In a lengthy essay review in ARSC Journal, critic James Fisher said, "No serious collection of American music should be without this enjoyable set-the listener will find it an endless source of pleasure in its reflection of the glories of a charmingly innocent era."

At the heart of this collection is the evening concert held 24 September 1940 at the California Coliseum in San Francisco in connection with the Golden Gate International Exposition. The program was called "A Cavalcade of American Music by Those Who Make America's Music." More than 15,000 persons jammed the hall (designed to hold only 12,000!). The performers embodied the most important half-century in the history of American music. From heart song to jitterbug the era saw the creation of ragtime, jazz and blues as popular art forms.

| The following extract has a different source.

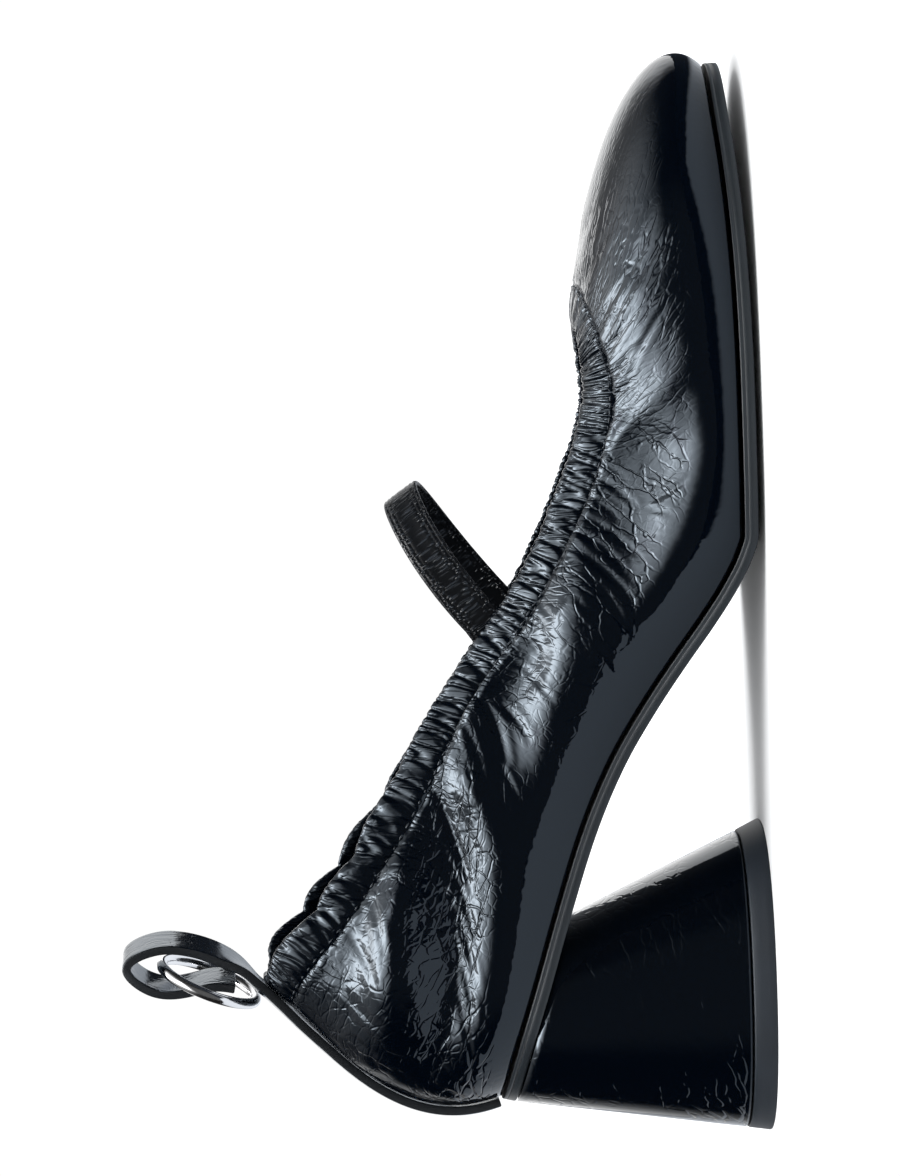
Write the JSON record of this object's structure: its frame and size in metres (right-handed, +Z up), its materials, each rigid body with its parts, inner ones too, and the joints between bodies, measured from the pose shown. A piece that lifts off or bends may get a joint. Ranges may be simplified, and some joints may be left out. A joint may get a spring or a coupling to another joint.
{
  "type": "block-heel pump shoe with instep elastic and pull loop",
  "caption": "Round-toe pump in crinkled black patent leather with gathered collar, instep elastic, flared block heel and pull loop with ring.",
  "frame": {"origin": "middle of the top piece's underside, on the ground, with the shoe standing on heel and forefoot", "axes": "+X to the toe, +Y to the inner (medial) side of the right shoe, +Z up"},
  "size_m": [0.2462, 0.0809, 0.1463],
  "materials": {
    "patent_leather": "crinkled glossy black patent leather over a soft backing",
    "heel_cover": "the same patent leather, stretched smooth over the heel block",
    "sole_edge": "leather sole with a matt painted edge, dark blue-grey",
    "heel_rubber": "matt dark grey rubber",
    "insole_leather": "matt black lining leather",
    "ribbed_elastic": "black ribbed elastic webbing",
    "silver_ring": "polished silver-coloured metal"
  },
  "bodies": {
    "root": {"outsole": "sole_edge", "upper": "patent_leather", "insole": "insole_leather", "collar_casing": "patent_leather", "heel": "heel_cover", "top_piece": "heel_rubber", "back_strip": "patent_leather", "instep_strap": "ribbed_elastic"},
    "ring": {"ring": "silver_ring"}
  },
  "joints": [
    {"name": "ring_swing", "type": "hinge", "parent": "root", "child": "ring", "pos_m": [0.0071, 0, 0.1374], "axis": [0.1736, 0.9848, 0], "range_deg": [0, 110]}
  ]
}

In those days there were songs for everyone young or old and a song in any style could be a hit.  The music had mass appeal and time and again the concert audience spontaneously joined in to sing the songs they knew and loved. The collection is replete with extremely rare appearances by giants of popular entertainment. To take just one example, in 1911 George M. Cohan (1878-1942) made his only commercial recordings. They don't do him justice and he didn't record any of his big hits. With the medley included in this collection, we hear him singing his greatest songs, "Give My Regards to Broadway" and "Yankee Doodle Boy" from Little Johnny Jones (1904), "You're a Grand Old Flag" from George Washington Jr. (1906) and, as an encore, "Over There" (1917). The great jazz musician W.C. Handy describes this concert as "a program that was never before nor can ever again be duplicated this side of kingdom come."